There also seems to be greater acceptance of the relevance of crypo currencies as a valid financial instrument by major organisations. Both JP Morgan and Goldman Sachs have announced or unveiled crypto offerings for clients, Coinbase – a major crypto exchange – is now a publicly listed company, and more companies are planning to accept crypto as payment for goods and services.
On top of this, NFTs (non-fungible tokens) – a unit of data on a blockchain that represents a unique digital asset – also came into the mainstream earlier in 2021.
Digital artist Beeple sold a piece for $69 million back in March, becoming one of the most valuable living artists. Enterprising individuals were turning all sorts of digital content into NFTs – the original “Charlie bit my finger” video was recently taken off Youtube after being purchased as an NFT for £500,000 (although you needn’t look far to actually find the video on the platform – which does make the very concept of owning digital art a real head scratcher).
But the furore of early 2021 seems to have tempered dramatically. Although crypto prices are still significantly higher than last year, they have fallen by almost (and in some cases more than) half in the last two months.
And this is a recurring theme. Every so often the hype around cryptocurrency builds, which turns our attention briefly to the broader applications of the underlying technology for FS, and the implications of the highly volatile asset class.
But, like many recurring themes, these are already tired topics.
There are a number of examples of successful blockchain use cases and pilots across the industry – and tonnes of content detailing where the technology could be applied to solve meaningful industry challenges.
What interests us, is how the technology shifts from being a niche talking point that crops up a couple of times a year, or the focus of some very specific, isolated pilots, towards being something that can be embraced broadly across the industry as part of an inflight digital transformation agenda.

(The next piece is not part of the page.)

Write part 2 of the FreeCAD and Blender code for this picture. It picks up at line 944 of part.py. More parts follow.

This seems like a somewhat less explored topic. Much like with Open Banking and now Open Finance, the rhetoric tends to focus on the WHY – those shiny benefits that help us to justify the need for any new technology or concept – but leaves out the HOW, because that tends to be the hard bit.

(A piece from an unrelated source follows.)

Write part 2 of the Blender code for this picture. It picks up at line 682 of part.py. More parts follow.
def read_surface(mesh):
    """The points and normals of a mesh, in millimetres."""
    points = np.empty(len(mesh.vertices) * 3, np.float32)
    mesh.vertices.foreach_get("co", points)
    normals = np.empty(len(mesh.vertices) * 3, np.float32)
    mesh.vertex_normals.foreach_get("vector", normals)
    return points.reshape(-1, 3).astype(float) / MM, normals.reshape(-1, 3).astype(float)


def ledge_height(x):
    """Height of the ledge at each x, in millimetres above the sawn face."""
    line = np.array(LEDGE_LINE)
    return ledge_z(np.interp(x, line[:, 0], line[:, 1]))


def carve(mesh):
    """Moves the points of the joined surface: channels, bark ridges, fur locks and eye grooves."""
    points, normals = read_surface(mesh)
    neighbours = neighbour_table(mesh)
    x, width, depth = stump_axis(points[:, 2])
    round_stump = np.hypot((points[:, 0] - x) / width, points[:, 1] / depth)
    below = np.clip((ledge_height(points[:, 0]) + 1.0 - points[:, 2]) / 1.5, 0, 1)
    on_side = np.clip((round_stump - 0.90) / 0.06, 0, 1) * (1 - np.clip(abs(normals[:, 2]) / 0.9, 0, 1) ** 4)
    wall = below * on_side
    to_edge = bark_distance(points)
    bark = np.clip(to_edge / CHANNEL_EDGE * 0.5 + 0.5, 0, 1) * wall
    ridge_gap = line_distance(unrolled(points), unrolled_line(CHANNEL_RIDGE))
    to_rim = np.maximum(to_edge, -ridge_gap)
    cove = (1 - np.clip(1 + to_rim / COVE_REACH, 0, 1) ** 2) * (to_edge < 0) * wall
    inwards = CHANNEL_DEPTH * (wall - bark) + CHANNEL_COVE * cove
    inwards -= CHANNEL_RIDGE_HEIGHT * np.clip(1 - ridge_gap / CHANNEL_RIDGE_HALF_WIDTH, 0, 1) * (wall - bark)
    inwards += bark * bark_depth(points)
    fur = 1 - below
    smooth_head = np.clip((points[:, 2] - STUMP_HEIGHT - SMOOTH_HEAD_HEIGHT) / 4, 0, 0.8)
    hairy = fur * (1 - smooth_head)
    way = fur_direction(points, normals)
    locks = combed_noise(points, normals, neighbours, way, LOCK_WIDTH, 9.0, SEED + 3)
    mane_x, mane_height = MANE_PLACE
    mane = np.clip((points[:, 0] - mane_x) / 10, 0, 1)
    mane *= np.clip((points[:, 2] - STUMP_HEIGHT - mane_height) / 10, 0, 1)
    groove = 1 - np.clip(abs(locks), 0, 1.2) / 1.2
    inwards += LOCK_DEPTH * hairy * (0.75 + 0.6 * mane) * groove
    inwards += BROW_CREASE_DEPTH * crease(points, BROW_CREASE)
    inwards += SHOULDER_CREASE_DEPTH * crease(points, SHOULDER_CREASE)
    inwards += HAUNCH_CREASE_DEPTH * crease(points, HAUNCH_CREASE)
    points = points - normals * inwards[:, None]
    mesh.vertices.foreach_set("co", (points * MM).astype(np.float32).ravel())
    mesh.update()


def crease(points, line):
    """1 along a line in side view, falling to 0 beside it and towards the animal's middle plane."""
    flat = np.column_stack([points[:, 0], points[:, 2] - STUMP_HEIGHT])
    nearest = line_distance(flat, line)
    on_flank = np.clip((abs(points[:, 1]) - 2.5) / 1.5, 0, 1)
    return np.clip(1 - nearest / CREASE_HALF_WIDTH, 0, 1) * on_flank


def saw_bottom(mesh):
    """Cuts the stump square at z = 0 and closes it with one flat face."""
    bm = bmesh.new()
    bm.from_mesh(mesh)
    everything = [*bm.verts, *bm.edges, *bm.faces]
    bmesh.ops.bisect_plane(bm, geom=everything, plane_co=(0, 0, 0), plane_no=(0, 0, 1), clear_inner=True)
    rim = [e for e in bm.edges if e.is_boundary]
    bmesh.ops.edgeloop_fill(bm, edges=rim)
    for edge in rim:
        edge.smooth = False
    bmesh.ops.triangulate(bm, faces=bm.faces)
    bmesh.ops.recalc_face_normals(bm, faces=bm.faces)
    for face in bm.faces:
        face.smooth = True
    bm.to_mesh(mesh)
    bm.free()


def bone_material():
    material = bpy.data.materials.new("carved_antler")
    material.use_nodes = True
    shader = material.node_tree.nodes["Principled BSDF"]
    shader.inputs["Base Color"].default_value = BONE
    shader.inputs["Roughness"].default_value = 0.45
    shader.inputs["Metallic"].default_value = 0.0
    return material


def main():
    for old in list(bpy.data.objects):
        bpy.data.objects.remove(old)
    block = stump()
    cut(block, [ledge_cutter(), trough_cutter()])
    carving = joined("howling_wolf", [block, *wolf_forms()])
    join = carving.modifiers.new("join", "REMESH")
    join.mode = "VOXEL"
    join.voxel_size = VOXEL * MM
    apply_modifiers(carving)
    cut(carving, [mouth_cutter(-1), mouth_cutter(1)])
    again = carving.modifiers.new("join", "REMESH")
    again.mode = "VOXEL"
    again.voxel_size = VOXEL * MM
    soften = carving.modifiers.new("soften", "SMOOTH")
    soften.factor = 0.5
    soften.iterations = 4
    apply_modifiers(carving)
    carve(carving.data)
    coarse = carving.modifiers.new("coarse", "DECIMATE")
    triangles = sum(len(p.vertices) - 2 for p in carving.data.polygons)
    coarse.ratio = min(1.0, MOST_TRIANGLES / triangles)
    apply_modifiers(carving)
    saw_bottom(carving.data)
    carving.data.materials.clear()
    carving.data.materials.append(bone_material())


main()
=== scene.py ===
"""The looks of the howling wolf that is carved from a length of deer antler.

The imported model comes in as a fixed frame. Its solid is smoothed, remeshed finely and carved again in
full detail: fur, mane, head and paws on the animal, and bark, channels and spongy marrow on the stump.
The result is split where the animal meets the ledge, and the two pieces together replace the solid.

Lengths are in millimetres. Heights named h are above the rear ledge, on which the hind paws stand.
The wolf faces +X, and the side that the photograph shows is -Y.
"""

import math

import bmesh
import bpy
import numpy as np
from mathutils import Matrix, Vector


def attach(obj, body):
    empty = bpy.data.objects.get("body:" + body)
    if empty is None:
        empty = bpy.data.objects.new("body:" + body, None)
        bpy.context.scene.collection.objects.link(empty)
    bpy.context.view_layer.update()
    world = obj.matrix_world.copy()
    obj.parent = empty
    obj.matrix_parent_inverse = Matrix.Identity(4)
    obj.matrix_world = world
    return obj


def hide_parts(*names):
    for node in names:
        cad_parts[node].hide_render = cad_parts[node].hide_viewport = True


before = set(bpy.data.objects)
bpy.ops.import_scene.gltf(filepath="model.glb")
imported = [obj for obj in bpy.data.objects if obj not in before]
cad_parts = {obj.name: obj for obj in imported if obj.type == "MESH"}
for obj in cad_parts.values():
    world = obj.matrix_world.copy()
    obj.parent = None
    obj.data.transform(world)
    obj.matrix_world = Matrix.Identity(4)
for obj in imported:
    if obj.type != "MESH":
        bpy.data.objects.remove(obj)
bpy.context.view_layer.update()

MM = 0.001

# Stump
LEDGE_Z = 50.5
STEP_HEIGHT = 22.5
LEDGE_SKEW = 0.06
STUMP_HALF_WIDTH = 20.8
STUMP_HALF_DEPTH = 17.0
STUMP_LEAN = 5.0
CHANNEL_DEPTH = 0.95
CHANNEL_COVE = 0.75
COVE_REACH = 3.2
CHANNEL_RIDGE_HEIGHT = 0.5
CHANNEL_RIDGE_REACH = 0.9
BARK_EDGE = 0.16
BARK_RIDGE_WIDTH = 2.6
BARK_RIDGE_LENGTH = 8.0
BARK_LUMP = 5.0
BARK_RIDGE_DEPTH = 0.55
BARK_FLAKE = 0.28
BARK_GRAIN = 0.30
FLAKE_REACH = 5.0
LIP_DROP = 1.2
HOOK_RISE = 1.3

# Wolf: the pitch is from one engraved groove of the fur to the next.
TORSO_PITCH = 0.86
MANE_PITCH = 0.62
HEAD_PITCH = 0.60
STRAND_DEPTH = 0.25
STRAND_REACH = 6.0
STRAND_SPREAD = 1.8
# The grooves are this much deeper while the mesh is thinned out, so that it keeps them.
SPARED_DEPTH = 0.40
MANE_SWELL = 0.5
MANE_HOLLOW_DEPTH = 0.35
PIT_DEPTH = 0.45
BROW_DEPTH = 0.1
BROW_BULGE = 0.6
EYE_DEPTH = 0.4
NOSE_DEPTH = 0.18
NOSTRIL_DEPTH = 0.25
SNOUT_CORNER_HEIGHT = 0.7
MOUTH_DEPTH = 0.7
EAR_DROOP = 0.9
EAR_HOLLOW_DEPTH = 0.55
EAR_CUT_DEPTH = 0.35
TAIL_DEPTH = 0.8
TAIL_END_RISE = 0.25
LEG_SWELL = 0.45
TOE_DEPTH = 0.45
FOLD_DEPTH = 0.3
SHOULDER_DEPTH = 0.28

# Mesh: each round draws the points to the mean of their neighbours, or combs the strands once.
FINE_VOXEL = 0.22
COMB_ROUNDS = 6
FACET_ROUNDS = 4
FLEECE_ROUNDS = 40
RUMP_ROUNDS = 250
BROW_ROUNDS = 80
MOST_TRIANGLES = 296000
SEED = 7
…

And it is the example offered by Open Banking that we leaned towards when considering this point. Open Banking, and particularly the provision of data via standardised APIs, has largely been enabled by two things – regulation and commercial offerings. This too, could be the path towards the adoption of blockchain technology within FS.
Through the CMA remedies in the UK, the concept of Open Banking was born, and the introduction of PSD2 formalised this across Europe, with technical standards mandating the use of standardised APIs and approaches towards authentication.
Although painful for a number of the largest financial institutions, this regulatory push and focus on a streamlined, standardised approach towards data access will likely prove beneficial for all market participants in the long term. By forcing a technical standard, banks needed to enhance their digital capability, which drives auxiliary benefits.
The same could be said of blockchain. There are a number of use cases that could feasibly be driven by regulation that ultimately mandates the use of blockchain to satisfy said regulatory requirements.
For example, Digital Identity is a hot topic in the industry. Given the way that a blockchain can act as an immutable record of information, it could be a ready candidate for an industry solution for Digital Identity. But regulation is possibly the only route to moving towards a solution that inherently needs a high level of coordination and adherence to technical standards.
The introduction of Open Banking regulation prompted new business models for those that saw an opportunity to consume, enrich, and provision data to third parties that could create new solutions.
These data aggregators act as industry enablers and push financial institutions to align to industry standards. The threat of not doing so isn’t as slap on the wrist or (unlikely) fine from the regulator, it’s the loss of revenue through customer churn.
Once again, blockchain could be enabled in a similar way. Organisations like R3 have created platforms that will help the industry to use the technology, and ecosystems to bring the industry together.
Competition in this area, coupled with a regulatory drive to use a blockchain solution to solve a common industry problem could move blockchain away from being a bi-annual topic of conversation, towards being a fundamental pillar of an innovative, digitally enabled technology stack.